Recording engineers then get hundreds of micro-specific corrections, which include tune musical error at 42.36 min, replace the note at 32.43 min with the same note found at 54.59 min, etc. Singers have sung so off pitch that almost the entire vocal track has been ‘re-tuned’. During the recording, co-musicians would have adjusted to the ‘not-in-tune’ singer. But now, because the singer’s voice has been ‘re-tuned’, they sound off pitch. There are cases where the violinist has been muted for no fault of hers. Places where things that have not fallen in rhythm are smudged. The concert’s actual duration would have been 1-1/2 hours, but this process can take longer. Some musicians sit with the engineers for days to choose the best from what they have rendered, or correct every breath.

The magic word today is ‘Melodyne’. According to its website, this is a software “to correct, perfect, reshape, restructure vocal samples and recordings of all kinds in the highest quality.” Don’t blame technology; it is what we do with it that needs introspection. Are we musicians willing to give credit to the multiple softwares used at the end of each recording? That will at least inform the listener of the truth behind the music. The concert is a cover-up job. Organisers expect the sound engineers to do all this, and even blame them for being bad concealers. I would argue that, at the rate we are going, they must be given special acknowledgement as concert-menders! Our questions should be directed towards musicians. Do such musicians have a right to be on stage?

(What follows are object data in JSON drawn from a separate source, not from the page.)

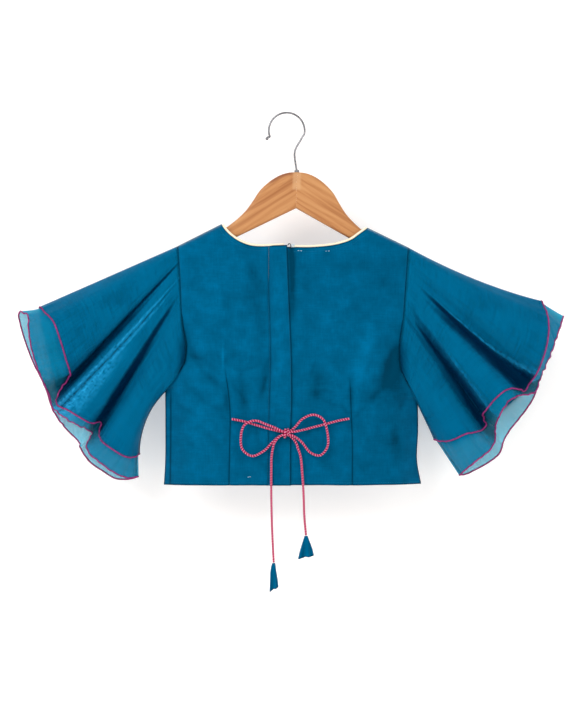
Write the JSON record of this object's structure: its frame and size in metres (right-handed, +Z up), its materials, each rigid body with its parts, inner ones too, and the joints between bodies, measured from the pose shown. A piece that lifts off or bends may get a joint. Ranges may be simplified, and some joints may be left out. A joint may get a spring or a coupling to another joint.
{
  "type": "child's choli blouse on a wooden clothes hanger",
  "caption": "Cropped back-opening blouse with double flutter sleeves, neck piping, darts and a bow of tasselled ties, hung on a small wooden hanger.",
  "frame": {"origin": "inside top of the hanger's hook, where a rail or wall hook carries it", "axes": "+Z up, the blouse's back with its placket and bow faces -Y, and +X is to the right of someone looking at that back"},
  "size_m": [0.6264, 0.0526, 0.5482],
  "materials": {
    "hanger_wood": "pale waxed hardwood",
    "hook_wire": "bright zinc-plated wire",
    "body_cloth": "teal silk-like plain weave with a soft sheen",
    "sleeve_organza": "sheer teal organza with a rolled hem",
    "piping": "cream and gold corded piping",
    "tie_cord": "pink twisted cord with pale flecks"
  },
  "bodies": {
    "root": {"hanger_arm_left": "hanger_wood", "hanger_arm_right": "hanger_wood", "hanger_hook": "hook_wire", "front": "body_cloth", "back_left": "body_cloth", "back_right": "body_cloth", "placket": "body_cloth", "sleeve_left_outer": "sleeve_organza", "sleeve_left_inner": "sleeve_organza", "sleeve_right_outer": "sleeve_organza", "sleeve_right_inner": "sleeve_organza", "neck_piping": "piping", "tie_left": "tie_cord", "tie_right": "tie_cord", "tassel_left": "body_cloth", "tassel_right": "body_cloth"}
  },
  "joints": []
}
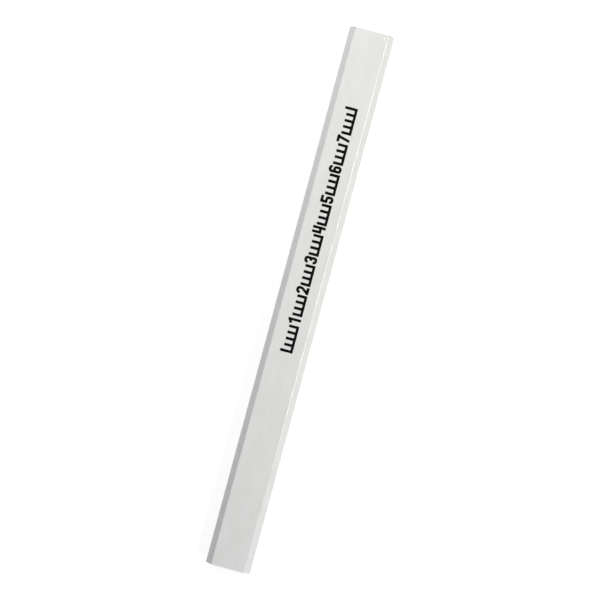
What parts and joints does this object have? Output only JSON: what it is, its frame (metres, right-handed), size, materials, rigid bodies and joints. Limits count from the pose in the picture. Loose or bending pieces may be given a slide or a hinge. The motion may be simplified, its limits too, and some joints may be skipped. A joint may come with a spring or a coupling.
{
  "type": "carpenter pencil",
  "caption": "Flat eight-sided carpenter pencil, unsharpened, with a white gloss casing round a flat lead and a plain measuring scale printed on one broad face.",
  "frame": {"origin": "centre of the lower broad face, on which the pencil rests", "axes": "+X along the pencil to the printed end, +Y across it, +Z out of the printed broad face"},
  "size_m": [0.1778, 0.0146, 0.007],
  "materials": {
    "casing_wood": "matte",
    "lead": "satin",
    "glue": "satin",
    "undercoat": "matte",
    "enamel": "gloss",
    "ink": "satin"
  },
  "bodies": {
    "root": {"slat_upper": "casing_wood", "slat_lower": "casing_wood", "lead_core": "lead", "lead_bed_glue": "glue", "seam_glue": "glue", "undercoat": "undercoat", "enamel_coat": "enamel", "imprint": "ink"}
  },
  "joints": []
}
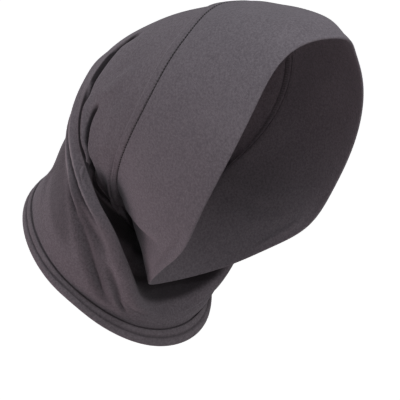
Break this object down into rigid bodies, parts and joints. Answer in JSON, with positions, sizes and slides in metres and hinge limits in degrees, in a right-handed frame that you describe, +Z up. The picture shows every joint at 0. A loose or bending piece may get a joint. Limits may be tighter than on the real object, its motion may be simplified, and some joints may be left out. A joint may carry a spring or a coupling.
{
  "type": "hijab underscarf cap",
  "caption": "Jersey tube underscarf: a wide double front band round the face, sewn to a loose tube that slouches behind the head and ends in an elastic hem.",
  "frame": {"origin": "under the crown of the cap, where it sits on the top of the head", "axes": "+Z up, face towards -Y, wearer's left towards +X"},
  "size_m": [0.1611, 0.2706, 0.2557],
  "materials": {
    "band_jersey": "matt fine jersey, two layers",
    "cut_edges": "overlocked jersey edge",
    "tube_jersey": "matt fine jersey, one layer",
    "hem_jersey": "matt fine jersey turned over elastic and stitched"
  },
  "bodies": {
    "root": {"front_band": "band_jersey", "seam_allowance": "cut_edges", "slouch_tube": "tube_jersey", "hem_casing": "hem_jersey"}
  },
  "joints": []
}
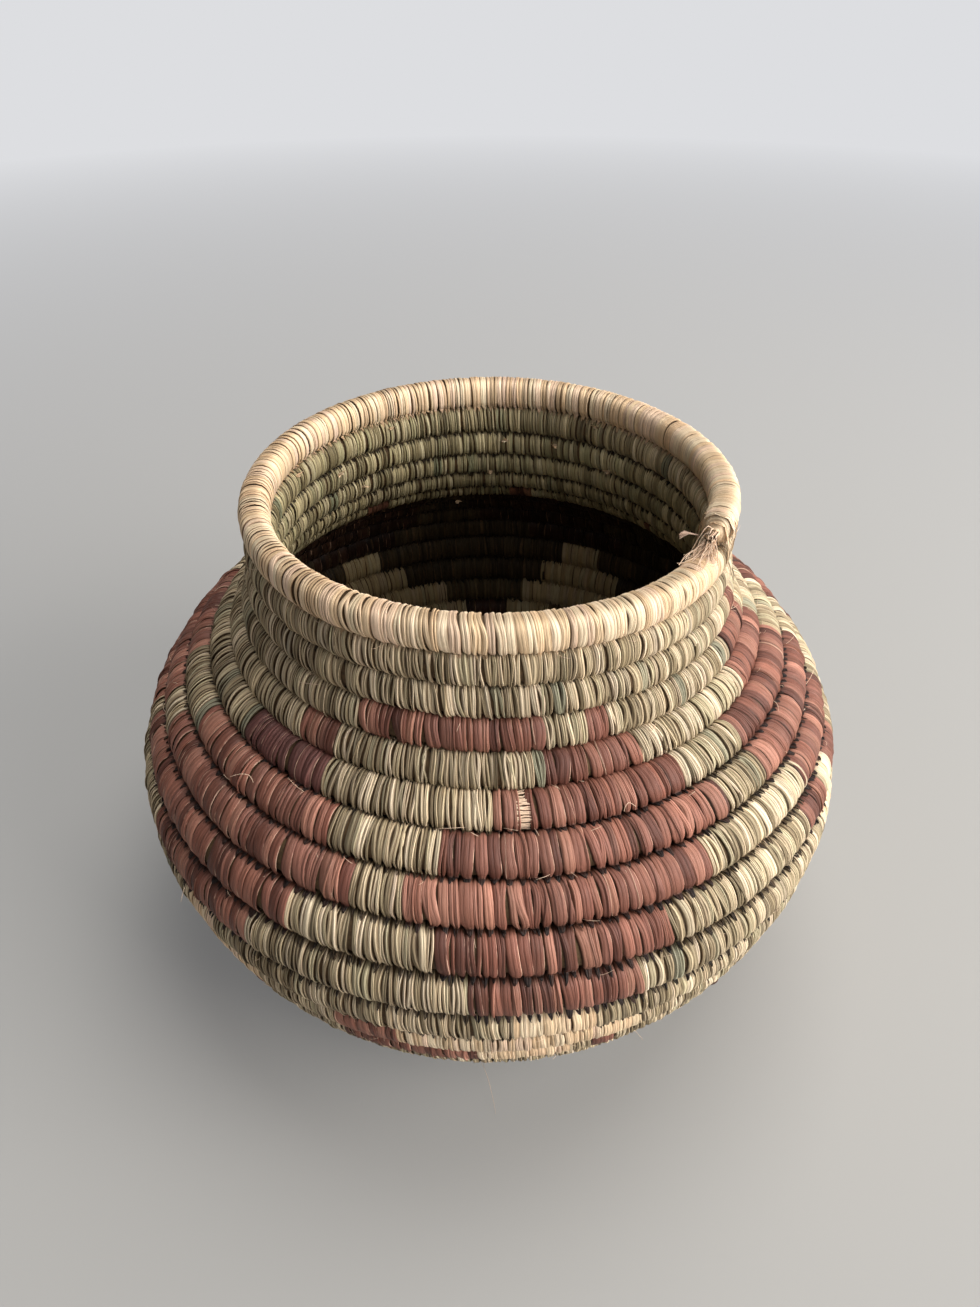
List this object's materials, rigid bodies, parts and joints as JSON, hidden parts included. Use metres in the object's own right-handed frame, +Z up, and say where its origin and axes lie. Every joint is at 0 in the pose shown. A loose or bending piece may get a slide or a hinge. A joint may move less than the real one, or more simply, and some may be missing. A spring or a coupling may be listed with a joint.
{
  "type": "coiled basket",
  "caption": "Round-bellied coiled basket with a narrow open neck: a spiral bundle of grass wrapped and stitched with leaf strips in a stepped pattern.",
  "frame": {"origin": "middle of the flat foot, on the floor", "axes": "+Z up through the mouth; +X to the right and -Y towards the viewer of the picture, with the coil's tail on the rim 60 degrees from the front towards +X"},
  "size_m": [0.2325, 0.2325, 0.1684],
  "materials": {
    "straw_leaf": "dry undyed palm leaf strip, satin",
    "olive_leaf": "dry folded leaf strip, dull olive, with rust and straw blocks of the stepped pattern",
    "rust_leaf": "dry leaf strip dyed rust brown, satin, with olive blocks between the motifs",
    "grass_stems": "dry grass stems, rough"
  },
  "bodies": {
    "root": {"round_01_rim": "straw_leaf", "round_02_neck": "olive_leaf", "round_03_neck": "olive_leaf", "round_04_neck": "olive_leaf", "round_05_shoulder": "olive_leaf", "round_06_shoulder": "olive_leaf", "round_07_shoulder": "rust_leaf", "round_08_shoulder": "rust_leaf", "round_09_belly": "olive_leaf", "round_10_belly": "olive_leaf", "round_11_belly": "olive_leaf", "round_12_haunch": "olive_leaf", "round_13_haunch": "olive_leaf", "round_14_haunch": "olive_leaf", "round_15_haunch": "olive_leaf", "round_16_haunch": "olive_leaf", "round_17_foot": "olive_leaf", "round_18_foot": "olive_leaf", "round_19_base": "olive_leaf", "round_20_base": "olive_leaf", "round_21_base": "olive_leaf", "round_22_base": "olive_leaf", "round_23_base": "olive_leaf", "round_24_base": "olive_leaf", "round_25_base": "olive_leaf", "foundation": "grass_stems", "start_knot": "olive_leaf", "last_stitch": "straw_leaf", "strip_end": "straw_leaf"}
  },
  "joints": []
}
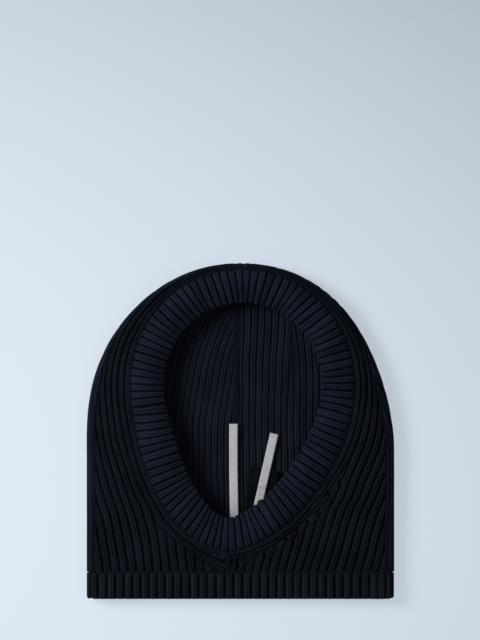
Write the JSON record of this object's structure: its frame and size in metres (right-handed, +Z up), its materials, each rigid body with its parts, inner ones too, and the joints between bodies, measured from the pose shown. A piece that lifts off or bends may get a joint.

But this has also become an addiction for proficient musicians. We are so insecure that we are unable listen to music as it is, with our own human imperfections. This is different from incompetence. Even the greatest of musicians have moments when things are not perfect, as per the scientific rule book, but it is still emotionally moving. It is real. This is now being ripped out of music. Maybe the pressure of published permanence is inducing this over-correction. But we are training listeners to consume clean, synthetic, lifeless music, and mediocrity is being hushed up. The warning signs are all there, but is anyone listening?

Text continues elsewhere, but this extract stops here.